# school me on the Grizzly G1022Z table saw....



## tito5 (Apr 5, 2011)

there is one in my area that is being sold.....but it looks pretty used. it has the cast top which is rusted over, and the tube style fence. what is the history on this saw and the good bad and the ugly. for a hundred bucks would it be something to look at?


I have a cheap b&D firestorm so anything will be better than what I have.


----------



## knotscott (Nov 8, 2007)

It'd be an upgrade from your B&D unless its total trash. Surface rust is removable with some elbow grease....deeper pitting would be a concern, as is how the saw got rusty. If the rust is just from condensation and neglect, it's not as much as a concern as being stored outside or getting completely flooded. 

The G1022 was a full size cast iron contractor saw (27" deep) with an outboard belt drive induction motor (compared to direct drive universal motor on your B&D), so it'll run quietly with good torque, plus many aftermarket accessories and bolts will fit it....wings, fence, miter gauge, etc., which means you can upgrade as needed/wanted. The "Z" suffix represents something heavier duty or some upgrades compared to the standard G1022....usually something like cast iron wings vs steel, possibly more powerful motor, enclosed stand vs open, or a fence upgrade. If it runs, the motor would be worth $60-$100, so even as parts it would be worth the $100 asking price IMO....no real downside from what I see.


----------



## firemedic (Dec 26, 2010)

I paid something around $100 for this one and put $150 into it for the side table and fence... Does the job... It's a decent saw for being a contractor style but that said it certainly ain't no cabinet saw...

~tom ...it's better to remain silent and be thought a fool than to open one's mouth and remove all doubt...


----------



## yocalif (Nov 11, 2010)

tito5 said:


> there is one in my area that is being sold.....but it looks pretty used. it has the cast top which is rusted over, and the tube style fence. what is the history on this saw and the good bad and the ugly. for a hundred bucks would it be something to look at?.


Depends on what you want, if you are on a serious tight budget and that amount is all you can afford then ok, plan on putting in the work necessary to get the performance you want.

If you can get to $300-400 you can find heavier hybrid and some older budget brands cabinet style but still very nice saws, and not to be left out are some excellent contractor saws that many use on this forum.

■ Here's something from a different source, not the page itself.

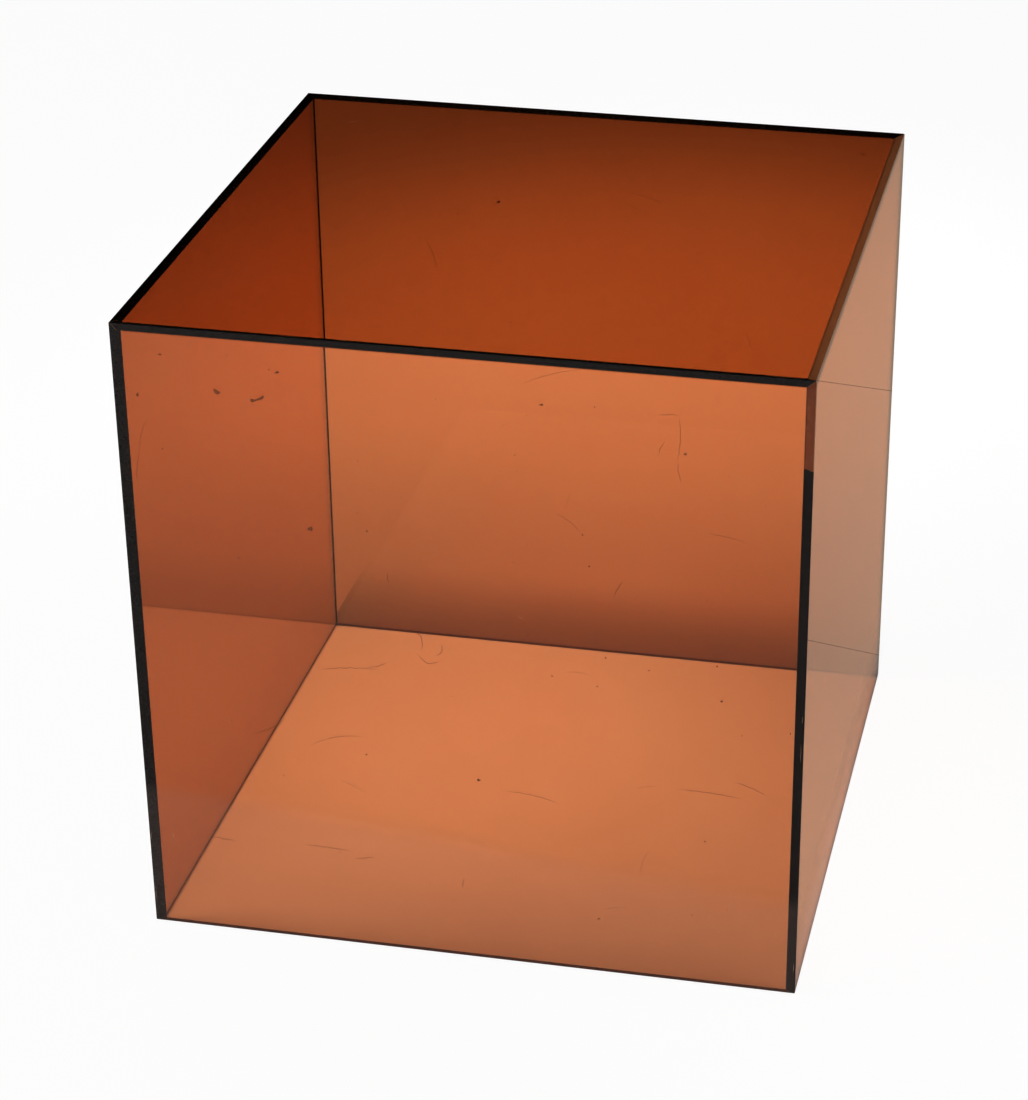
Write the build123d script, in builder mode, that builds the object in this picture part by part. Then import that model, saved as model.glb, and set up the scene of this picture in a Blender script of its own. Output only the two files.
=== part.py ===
from build123d import *
import math
import os

# A five-sided acrylic display cube, open at the bottom: a top and four walls of tinted
# sheet, mitred at 45 degrees along all eight edges where they meet, and cemented there.
# Millimetres, +Z up. The origin is at the middle of the open bottom, on the surface that
# the cube stands on, and the front faces -Y.

# Overall sizes, outside
width = 400.0  # left to right
depth = 400.0  # front to back
height = 400.0  # rim to top

# Sheet and joints
sheet = 5.0  # thickness of every panel
bond = 0.2  # thickness of the cement film in a mitre
bead = 0.8  # leg of the cement bead in the inner corners
arris = 0.4  # leg of the small flat rubbed on every outer corner
rim_chamfer = 0.3  # leg of the flats on both edges of the bottom rim

# How far a mitre face stands back from the plane that bisects its corner, measured
# along the panel: the film fills both setbacks.
setback = bond / math.sqrt(2)

# Two points make a mitre, each given as its distance from the outer corner along the
# panel, then its depth below the panel's own outer face.
mitre_outer = ((arris + setback) / 2, (arris - setback) / 2)
mitre_inner = (sheet + setback, sheet)

up = Vector(0, 0, 1)
down = Vector(0, 0, -1)

# The walls in turn about Z, each with its length, the distance of its outer face from
# the middle, and the name of the corner at its left end, seen from outside.
walls = [
    ("front", 0, width, depth / 2, "front_left"),
    ("right", 90, depth, width / 2, "front_right"),
    ("back", 180, width, depth / 2, "back_right"),
    ("left", 270, depth, width / 2, "back_left"),
]


def mitred_outline(length, reach):
    # A panel cut across: its outer face lies at -reach, and both ends are mitred.
    right = [
        (length / 2 - mitre_inner[0], -reach + mitre_inner[1]),
        (length / 2 - mitre_outer[0], -reach + mitre_outer[1]),
        (length / 2 - arris, -reach),
    ]
    return right + [(-x, y) for x, y in reversed(right)]


def upright_outline(reach):
    # A wall cut from rim to top: a flat-bottomed rim, and a mitre under the top panel.
    return [
        (-reach + rim_chamfer, 0),
        (-reach, rim_chamfer),
        (-reach, height - arris),
        (-reach + mitre_outer[1], height - mitre_outer[0]),
        (-reach + mitre_inner[1], height - mitre_inner[0]),
        (-reach + sheet, rim_chamfer),
        (-reach + sheet - rim_chamfer, 0),
    ]


def make_seam(name, start, first, second, length, ends):
    # Cement between two panels, whose inward directions are first and second. It runs
    # from start for length, and each end that meets two other seams in a corner keeps
    # only what lies deeper below the third panel than below its own two.
    half_section = [mitre_outer, mitre_inner, (sheet + bead, sheet)]
    with BuildPart() as seam:
        with BuildSketch(Plane(origin=start, x_dir=first, z_dir=first.cross(second))):
            with BuildLine():
                Polyline(*half_section, *[(b, a) for a, b in reversed(half_section)], close=True)
            make_face()
        extrude(amount=length)
        for meeting, third in ends:
            for own in (first, second):
                split(bisect_by=Plane(origin=meeting, z_dir=third - own), keep=Keep.TOP)
    seam.part.label = name
    export_step(seam.part, f"parts/{name}.step")


os.makedirs("parts", exist_ok=True)

# Top panel: one mitred outline across the width, trimmed by one across the depth.
with BuildPart() as top_panel:
    with BuildSketch(Plane(origin=(0, 0, 0), x_dir=(1, 0, 0), z_dir=(0, 1, 0))):
        with BuildLine():
            Polyline(*mitred_outline(width, height), close=True)
        make_face()
    extrude(amount=depth / 2, both=True)
    with BuildSketch(Plane(origin=(0, 0, 0), x_dir=(0, 1, 0), z_dir=(-1, 0, 0))):
        with BuildLine():
            Polyline(*mitred_outline(depth, height), close=True)
        make_face()
    extrude(amount=width / 2, both=True, mode=Mode.INTERSECT)
top_panel.part.label = "top_panel"
export_step(top_panel.part, "parts/top_panel.step")

for side, turn, length, reach, corner in walls:
    across = Plane.XY.rotated((0, 0, turn))  # x runs along the wall, y points inward
    along = across.x_dir
    inward = across.y_dir

    # Wall: mitred at both ends in plan, then trimmed to the rim and the top mitre.
    with BuildPart() as wall:
        with BuildSketch(across):
            with BuildLine():
                Polyline(*mitred_outline(length, reach), close=True)
            make_face()
        extrude(amount=height)
        with BuildSketch(Plane(origin=(0, 0, 0), x_dir=inward, z_dir=along)):
            with BuildLine():
                Polyline(*upright_outline(reach), close=True)
            make_face()
        extrude(amount=length / 2, both=True, mode=Mode.INTERSECT)
    wall.part.label = f"{side}_panel"
    export_step(wall.part, f"parts/{side}_panel.step")

    # Cement down the wall's left-hand corner, and along the top of the wall.
    left_foot = across.from_local_coords(Vector(-length / 2, -reach, 0))
    left_top = left_foot + up * height
    right_top = left_top + along * length
    make_seam(
        f"{corner}_seam",
        start=left_foot + up * rim_chamfer,
        first=along,
        second=inward,
        length=height - rim_chamfer,
        ends=[(left_top, down)],
    )
    make_seam(
        f"top_{side}_seam",
        start=right_top,
        first=inward,
        second=down,
        length=length,
        ends=[(right_top, along * -1), (left_top, along)],
    )
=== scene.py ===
import bpy
import math
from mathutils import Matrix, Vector


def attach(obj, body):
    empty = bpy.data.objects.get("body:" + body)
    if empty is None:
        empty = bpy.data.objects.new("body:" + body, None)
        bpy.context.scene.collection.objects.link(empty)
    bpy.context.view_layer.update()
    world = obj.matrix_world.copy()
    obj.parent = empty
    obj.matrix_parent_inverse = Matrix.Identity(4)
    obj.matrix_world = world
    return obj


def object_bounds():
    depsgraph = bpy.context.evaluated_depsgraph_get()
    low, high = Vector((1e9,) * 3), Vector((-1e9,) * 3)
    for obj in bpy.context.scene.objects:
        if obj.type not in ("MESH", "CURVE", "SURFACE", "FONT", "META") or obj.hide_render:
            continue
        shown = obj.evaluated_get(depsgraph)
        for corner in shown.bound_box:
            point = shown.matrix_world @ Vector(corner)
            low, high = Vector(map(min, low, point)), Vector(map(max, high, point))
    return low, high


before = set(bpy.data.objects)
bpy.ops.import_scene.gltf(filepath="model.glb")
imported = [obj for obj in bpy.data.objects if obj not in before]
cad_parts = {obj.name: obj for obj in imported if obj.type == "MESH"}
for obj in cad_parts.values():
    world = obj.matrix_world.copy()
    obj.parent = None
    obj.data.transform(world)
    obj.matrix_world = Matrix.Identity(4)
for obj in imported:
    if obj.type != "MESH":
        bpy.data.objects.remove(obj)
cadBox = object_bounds()
halfWidth, halfDepth, height = Vector(cadBox[1])
mm = 0.001  # the scene is in metres
print("frame loaded:", len(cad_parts), "nodes")


class Wire:
    # One output of a node, which takes part in sums: each sum adds a Math node
    def __init__(self, tree, socket):
        self.tree = tree
        self.socket = socket

    def sum(self, operation, left, right=None):
        values = {0: left} if right is None else {0: left, 1: right}
        return self.tree.add("ShaderNodeMath", {"operation": operation}, values)

    def __add__(self, other):
        return self.sum("ADD", self, other)

    def __radd__(self, other):
        return self.sum("ADD", other, self)

    def __sub__(self, other):
        return self.sum("SUBTRACT", self, other)

    def __rsub__(self, other):
        return self.sum("SUBTRACT", other, self)

    def __mul__(self, other):
        return self.sum("MULTIPLY", self, other)

    def __rmul__(self, other):
        return self.sum("MULTIPLY", other, self)

    def __truediv__(self, other):
        return self.sum("DIVIDE", self, other)

    def __rtruediv__(self, other):
        return self.sum("DIVIDE", other, self)

    def __pow__(self, other):
        return self.sum("POWER", self, other)

    def __rpow__(self, other):
        return self.sum("POWER", other, self)

    def __gt__(self, other):
        return self.sum("GREATER_THAN", self, other)

    def __lt__(self, other):
        return self.sum("LESS_THAN", self, other)

    def __abs__(self):
        return self.sum("ABSOLUTE", self)

    def least(self, other):
        return self.sum("MINIMUM", self, other)

    def most(self, other):
        return self.sum("MAXIMUM", self, other)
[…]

One recommendation, is to wait, give yourself a couple of months of looking every day on Craigslist, see what things really go for so you will know what a good deal is. Pick 2 or 3 brands and the models that might fit the price range you are willing to pay, and wait until they come up. By being patient you might surprise yourself and find an exceptional TS at an exceptional price. Also use SearchTempest to search outside of your area. I usually search out 100 miles, the jointer I bought yesterday was 80 miles from me. The truck I bought last year was 250 miles away, thus the more expensive the idea the wider area to search and willing to drive and pay gas.

Good luck..


----------



## tito5 (Apr 5, 2011)

thanks for all the replies...
firemedic- out of curiosity what is the deal with the triangle point on the table extension leg? Also what fence did you put on it and how was the install. 

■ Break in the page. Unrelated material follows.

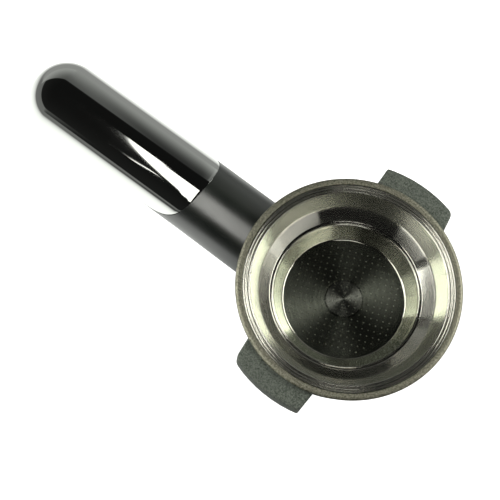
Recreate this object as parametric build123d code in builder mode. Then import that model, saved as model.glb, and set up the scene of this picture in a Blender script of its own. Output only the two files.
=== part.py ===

yocalif- 100 bucks is all I can afford right now, and I am not opposed to a little elbow grease to get something working. I have been lookign at craigs list in my area and the surrounding areas, and there just is not much that comes up, unless you want a saw like the one I have...lol. this saw is 4 hours one way away from me so I don't know if I even want to waste a day to get it or if the seller would even accept my offer, as he has listed it for 250. A saw that size is perfect for my shop which doubles as my garage, that I need to store two cars, two bikes and all my other tools. to be honest I don't know if I could even fit that saw in there. 
and like I said anything is better than what I have.


----------



## firemedic (Dec 26, 2010)

The point is because my floor isn't very level... Less trouble to level that way. It's a Unifence and I've been pretty happy with it. I spent about 2 hrs adding the side table leveling the fence rail afterwards and also aligning the fence... It was worth it.

~tom ...it's better to remain silent and be thought a fool than to open one's mouth and remove all doubt...


----------



## yocalif (Nov 11, 2010)

PostingID: 2584909626 Ill - Champaign urbana $130

Check it out it is in your budget and close to you.

I am not recommending this TS, I am only familiar with Craftsman 22124 & 22114.

Good luck


----------